INFORMATION PROVIDED:
◆ ◆ ◆ ◆ ◆ ◆ ◆
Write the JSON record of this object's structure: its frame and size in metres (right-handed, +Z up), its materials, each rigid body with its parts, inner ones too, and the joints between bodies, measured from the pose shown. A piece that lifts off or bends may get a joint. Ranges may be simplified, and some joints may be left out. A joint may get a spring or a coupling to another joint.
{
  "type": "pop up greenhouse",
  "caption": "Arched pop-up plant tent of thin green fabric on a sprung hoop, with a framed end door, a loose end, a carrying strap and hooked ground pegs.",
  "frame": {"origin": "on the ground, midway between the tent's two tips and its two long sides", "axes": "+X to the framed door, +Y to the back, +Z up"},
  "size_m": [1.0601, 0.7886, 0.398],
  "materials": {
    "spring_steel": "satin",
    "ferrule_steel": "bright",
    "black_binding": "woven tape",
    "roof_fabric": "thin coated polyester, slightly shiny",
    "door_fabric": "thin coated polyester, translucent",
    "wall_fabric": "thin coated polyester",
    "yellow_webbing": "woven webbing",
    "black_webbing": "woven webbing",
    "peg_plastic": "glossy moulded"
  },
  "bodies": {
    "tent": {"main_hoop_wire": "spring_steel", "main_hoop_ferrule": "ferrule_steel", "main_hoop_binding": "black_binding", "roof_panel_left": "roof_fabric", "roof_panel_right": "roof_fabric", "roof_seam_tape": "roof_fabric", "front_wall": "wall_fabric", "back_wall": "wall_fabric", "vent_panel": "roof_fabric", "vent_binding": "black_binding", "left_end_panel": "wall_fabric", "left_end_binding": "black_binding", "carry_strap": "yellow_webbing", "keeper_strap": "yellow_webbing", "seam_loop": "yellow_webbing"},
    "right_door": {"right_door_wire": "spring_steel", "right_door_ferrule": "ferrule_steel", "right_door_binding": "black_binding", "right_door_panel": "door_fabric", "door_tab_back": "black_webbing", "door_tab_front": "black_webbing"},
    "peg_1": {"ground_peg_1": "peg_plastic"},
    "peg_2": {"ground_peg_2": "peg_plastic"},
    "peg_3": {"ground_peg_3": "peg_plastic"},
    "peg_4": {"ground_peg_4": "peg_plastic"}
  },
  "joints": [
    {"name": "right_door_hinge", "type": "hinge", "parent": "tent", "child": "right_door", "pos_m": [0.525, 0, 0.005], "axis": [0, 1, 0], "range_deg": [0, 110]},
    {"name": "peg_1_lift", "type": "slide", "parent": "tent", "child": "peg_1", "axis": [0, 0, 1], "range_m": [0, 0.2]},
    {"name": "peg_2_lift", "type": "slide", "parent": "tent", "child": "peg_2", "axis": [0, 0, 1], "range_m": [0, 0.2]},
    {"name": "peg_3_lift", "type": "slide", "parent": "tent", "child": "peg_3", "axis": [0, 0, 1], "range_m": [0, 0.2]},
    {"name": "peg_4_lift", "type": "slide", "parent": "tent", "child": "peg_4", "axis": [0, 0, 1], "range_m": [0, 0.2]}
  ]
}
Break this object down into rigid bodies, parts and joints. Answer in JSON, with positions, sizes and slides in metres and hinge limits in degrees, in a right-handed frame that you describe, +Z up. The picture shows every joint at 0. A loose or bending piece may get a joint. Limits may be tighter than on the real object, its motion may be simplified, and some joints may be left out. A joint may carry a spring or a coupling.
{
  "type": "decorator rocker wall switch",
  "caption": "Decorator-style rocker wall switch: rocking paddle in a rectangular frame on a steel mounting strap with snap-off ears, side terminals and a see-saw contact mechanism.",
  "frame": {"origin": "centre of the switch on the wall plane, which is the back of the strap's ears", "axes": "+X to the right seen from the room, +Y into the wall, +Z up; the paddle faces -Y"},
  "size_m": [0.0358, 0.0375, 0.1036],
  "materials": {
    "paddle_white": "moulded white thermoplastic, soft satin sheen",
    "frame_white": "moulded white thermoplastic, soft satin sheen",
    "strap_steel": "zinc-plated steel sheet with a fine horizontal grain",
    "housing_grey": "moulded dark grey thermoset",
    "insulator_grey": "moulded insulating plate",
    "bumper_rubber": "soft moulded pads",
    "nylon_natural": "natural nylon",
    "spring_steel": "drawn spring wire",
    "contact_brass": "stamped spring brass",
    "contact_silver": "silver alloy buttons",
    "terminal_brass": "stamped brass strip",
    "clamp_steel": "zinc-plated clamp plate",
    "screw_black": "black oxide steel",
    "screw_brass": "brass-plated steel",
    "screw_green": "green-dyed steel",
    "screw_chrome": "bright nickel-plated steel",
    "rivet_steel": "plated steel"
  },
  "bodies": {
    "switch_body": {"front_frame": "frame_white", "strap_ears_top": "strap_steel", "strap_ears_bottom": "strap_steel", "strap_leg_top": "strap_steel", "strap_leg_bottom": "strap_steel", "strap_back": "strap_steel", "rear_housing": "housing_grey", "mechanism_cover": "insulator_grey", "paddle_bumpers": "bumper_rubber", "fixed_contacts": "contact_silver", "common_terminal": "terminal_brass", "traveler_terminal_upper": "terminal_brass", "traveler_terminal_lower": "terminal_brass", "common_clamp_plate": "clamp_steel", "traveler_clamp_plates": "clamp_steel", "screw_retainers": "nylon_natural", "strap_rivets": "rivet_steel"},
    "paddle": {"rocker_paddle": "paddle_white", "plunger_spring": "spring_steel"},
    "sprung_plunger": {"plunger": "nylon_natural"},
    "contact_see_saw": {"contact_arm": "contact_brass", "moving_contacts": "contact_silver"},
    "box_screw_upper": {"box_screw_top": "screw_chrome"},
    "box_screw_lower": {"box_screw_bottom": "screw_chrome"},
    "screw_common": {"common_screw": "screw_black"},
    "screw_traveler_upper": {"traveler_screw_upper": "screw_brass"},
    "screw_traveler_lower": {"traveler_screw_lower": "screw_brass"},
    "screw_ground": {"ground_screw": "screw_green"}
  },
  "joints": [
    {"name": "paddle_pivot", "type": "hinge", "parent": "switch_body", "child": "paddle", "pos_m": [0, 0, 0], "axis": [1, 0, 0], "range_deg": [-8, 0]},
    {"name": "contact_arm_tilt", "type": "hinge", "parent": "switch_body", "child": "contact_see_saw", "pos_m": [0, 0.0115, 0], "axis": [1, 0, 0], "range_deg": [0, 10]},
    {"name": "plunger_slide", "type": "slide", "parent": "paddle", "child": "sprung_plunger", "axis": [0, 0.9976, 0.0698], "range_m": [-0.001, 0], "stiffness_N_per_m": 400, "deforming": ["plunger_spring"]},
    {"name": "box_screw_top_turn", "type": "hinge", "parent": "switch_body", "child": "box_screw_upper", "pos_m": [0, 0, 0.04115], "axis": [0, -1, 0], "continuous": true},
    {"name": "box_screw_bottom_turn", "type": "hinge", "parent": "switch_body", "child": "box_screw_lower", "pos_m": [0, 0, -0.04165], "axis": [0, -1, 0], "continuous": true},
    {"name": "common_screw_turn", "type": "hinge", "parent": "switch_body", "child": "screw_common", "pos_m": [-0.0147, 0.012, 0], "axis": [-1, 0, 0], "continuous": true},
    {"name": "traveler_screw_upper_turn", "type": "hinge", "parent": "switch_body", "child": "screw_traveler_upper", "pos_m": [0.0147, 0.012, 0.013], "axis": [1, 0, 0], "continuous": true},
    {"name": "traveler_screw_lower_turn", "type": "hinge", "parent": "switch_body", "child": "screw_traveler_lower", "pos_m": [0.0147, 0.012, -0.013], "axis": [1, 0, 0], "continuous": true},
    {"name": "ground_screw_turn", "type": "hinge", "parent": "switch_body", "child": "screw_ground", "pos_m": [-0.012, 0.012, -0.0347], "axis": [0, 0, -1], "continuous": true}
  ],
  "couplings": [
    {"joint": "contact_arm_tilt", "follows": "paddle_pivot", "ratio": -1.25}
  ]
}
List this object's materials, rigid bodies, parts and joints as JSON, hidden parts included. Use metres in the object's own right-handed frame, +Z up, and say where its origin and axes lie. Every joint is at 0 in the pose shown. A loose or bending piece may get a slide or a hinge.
◆ ◆ ◆ ◆ ◆ ◆ ◆
TASK REQUIREMENTS: The records above should be restated word for word, please.

RESULT:
Write the JSON record of this object's structure: its frame and size in metres (right-handed, +Z up), its materials, each rigid body with its parts, inner ones too, and the joints between bodies, measured from the pose shown. A piece that lifts off or bends may get a joint. Ranges may be simplified, and some joints may be left out. A joint may get a spring or a coupling to another joint.
{
  "type": "pop up greenhouse",
  "caption": "Arched pop-up plant tent of thin green fabric on a sprung hoop, with a framed end door, a loose end, a carrying strap and hooked ground pegs.",
  "frame": {"origin": "on the ground, midway between the tent's two tips and its two long sides", "axes": "+X to the framed door, +Y to the back, +Z up"},
  "size_m": [1.0601, 0.7886, 0.398],
  "materials": {
    "spring_steel": "satin",
    "ferrule_steel": "bright",
    "black_binding": "woven tape",
    "roof_fabric": "thin coated polyester, slightly shiny",
    "door_fabric": "thin coated polyester, translucent",
    "wall_fabric": "thin coated polyester",
    "yellow_webbing": "woven webbing",
    "black_webbing": "woven webbing",
    "peg_plastic": "glossy moulded"
  },
  "bodies": {
    "tent": {"main_hoop_wire": "spring_steel", "main_hoop_ferrule": "ferrule_steel", "main_hoop_binding": "black_binding", "roof_panel_left": "roof_fabric", "roof_panel_right": "roof_fabric", "roof_seam_tape": "roof_fabric", "front_wall": "wall_fabric", "back_wall": "wall_fabric", "vent_panel": "roof_fabric", "vent_binding": "black_binding", "left_end_panel": "wall_fabric", "left_end_binding": "black_binding", "carry_strap": "yellow_webbing", "keeper_strap": "yellow_webbing", "seam_loop": "yellow_webbing"},
    "right_door": {"right_door_wire": "spring_steel", "right_door_ferrule": "ferrule_steel", "right_door_binding": "black_binding", "right_door_panel": "door_fabric", "door_tab_back": "black_webbing", "door_tab_front": "black_webbing"},
    "peg_1": {"ground_peg_1": "peg_plastic"},
    "peg_2": {"ground_peg_2": "peg_plastic"},
    "peg_3": {"ground_peg_3": "peg_plastic"},
    "peg_4": {"ground_peg_4": "peg_plastic"}
  },
  "joints": [
    {"name": "right_door_hinge", "type": "hinge", "parent": "tent", "child": "right_door", "pos_m": [0.525, 0, 0.005], "axis": [0, 1, 0], "range_deg": [0, 110]},
    {"name": "peg_1_lift", "type": "slide", "parent": "tent", "child": "peg_1", "axis": [0, 0, 1], "range_m": [0, 0.2]},
    {"name": "peg_2_lift", "type": "slide", "parent": "tent", "child": "peg_2", "axis": [0, 0, 1], "range_m": [0, 0.2]},
    {"name": "peg_3_lift", "type": "slide", "parent": "tent", "child": "peg_3", "axis": [0, 0, 1], "range_m": [0, 0.2]},
    {"name": "peg_4_lift", "type": "slide", "parent": "tent", "child": "peg_4", "axis": [0, 0, 1], "range_m": [0, 0.2]}
  ]
}
Break this object down into rigid bodies, parts and joints. Answer in JSON, with positions, sizes and slides in metres and hinge limits in degrees, in a right-handed frame that you describe, +Z up. The picture shows every joint at 0. A loose or bending piece may get a joint. Limits may be tighter than on the real object, its motion may be simplified, and some joints may be left out. A joint may carry a spring or a coupling.
{
  "type": "decorator rocker wall switch",
  "caption": "Decorator-style rocker wall switch: rocking paddle in a rectangular frame on a steel mounting strap with snap-off ears, side terminals and a see-saw contact mechanism.",
  "frame": {"origin": "centre of the switch on the wall plane, which is the back of the strap's ears", "axes": "+X to the right seen from the room, +Y into the wall, +Z up; the paddle faces -Y"},
  "size_m": [0.0358, 0.0375, 0.1036],
  "materials": {
    "paddle_white": "moulded white thermoplastic, soft satin sheen",
    "frame_white": "moulded white thermoplastic, soft satin sheen",
    "strap_steel": "zinc-plated steel sheet with a fine horizontal grain",
    "housing_grey": "moulded dark grey thermoset",
    "insulator_grey": "moulded insulating plate",
    "bumper_rubber": "soft moulded pads",
    "nylon_natural": "natural nylon",
    "spring_steel": "drawn spring wire",
    "contact_brass": "stamped spring brass",
    "contact_silver": "silver alloy buttons",
    "terminal_brass": "stamped brass strip",
    "clamp_steel": "zinc-plated clamp plate",
    "screw_black": "black oxide steel",
    "screw_brass": "brass-plated steel",
    "screw_green": "green-dyed steel",
    "screw_chrome": "bright nickel-plated steel",
    "rivet_steel": "plated steel"
  },
  "bodies": {
    "switch_body": {"front_frame": "frame_white", "strap_ears_top": "strap_steel", "strap_ears_bottom": "strap_steel", "strap_leg_top": "strap_steel", "strap_leg_bottom": "strap_steel", "strap_back": "strap_steel", "rear_housing": "housing_grey", "mechanism_cover": "insulator_grey", "paddle_bumpers": "bumper_rubber", "fixed_contacts": "contact_silver", "common_terminal": "terminal_brass", "traveler_terminal_upper": "terminal_brass", "traveler_terminal_lower": "terminal_brass", "common_clamp_plate": "clamp_steel", "traveler_clamp_plates": "clamp_steel", "screw_retainers": "nylon_natural", "strap_rivets": "rivet_steel"},
    "paddle": {"rocker_paddle": "paddle_white", "plunger_spring": "spring_steel"},
    "sprung_plunger": {"plunger": "nylon_natural"},
    "contact_see_saw": {"contact_arm": "contact_brass", "moving_contacts": "contact_silver"},
    "box_screw_upper": {"box_screw_top": "screw_chrome"},
    "box_screw_lower": {"box_screw_bottom": "screw_chrome"},
    "screw_common": {"common_screw": "screw_black"},
    "screw_traveler_upper": {"traveler_screw_upper": "screw_brass"},
    "screw_traveler_lower": {"traveler_screw_lower": "screw_brass"},
    "screw_ground": {"ground_screw": "screw_green"}
  },
  "joints": [
    {"name": "paddle_pivot", "type": "hinge", "parent": "switch_body", "child": "paddle", "pos_m": [0, 0, 0], "axis": [1, 0, 0], "range_deg": [-8, 0]},
    {"name": "contact_arm_tilt", "type": "hinge", "parent": "switch_body", "child": "contact_see_saw", "pos_m": [0, 0.0115, 0], "axis": [1, 0, 0], "range_deg": [0, 10]},
    {"name": "plunger_slide", "type": "slide", "parent": "paddle", "child": "sprung_plunger", "axis": [0, 0.9976, 0.0698], "range_m": [-0.001, 0], "stiffness_N_per_m": 400, "deforming": ["plunger_spring"]},
    {"name": "box_screw_top_turn", "type": "hinge", "parent": "switch_body", "child": "box_screw_upper", "pos_m": [0, 0, 0.04115], "axis": [0, -1, 0], "continuous": true},
    {"name": "box_screw_bottom_turn", "type": "hinge", "parent": "switch_body", "child": "box_screw_lower", "pos_m": [0, 0, -0.04165], "axis": [0, -1, 0], "continuous": true},
    {"name": "common_screw_turn", "type": "hinge", "parent": "switch_body", "child": "screw_common", "pos_m": [-0.0147, 0.012, 0], "axis": [-1, 0, 0], "continuous": true},
    {"name": "traveler_screw_upper_turn", "type": "hinge", "parent": "switch_body", "child": "screw_traveler_upper", "pos_m": [0.0147, 0.012, 0.013], "axis": [1, 0, 0], "continuous": true},
    {"name": "traveler_screw_lower_turn", "type": "hinge", "parent": "switch_body", "child": "screw_traveler_lower", "pos_m": [0.0147, 0.012, -0.013], "axis": [1, 0, 0], "continuous": true},
    {"name": "ground_screw_turn", "type": "hinge", "parent": "switch_body", "child": "screw_ground", "pos_m": [-0.012, 0.012, -0.0347], "axis": [0, 0, -1], "continuous": true}
  ],
  "couplings": [
    {"joint": "contact_arm_tilt", "follows": "paddle_pivot", "ratio": -1.25}
  ]
}
List this object's materials, rigid bodies, parts and joints as JSON, hidden parts included. Use metres in the object's own right-handed frame, +Z up, and say where its origin and axes lie. Every joint is at 0 in the pose shown. A loose or bending piece may get a slide or a hinge.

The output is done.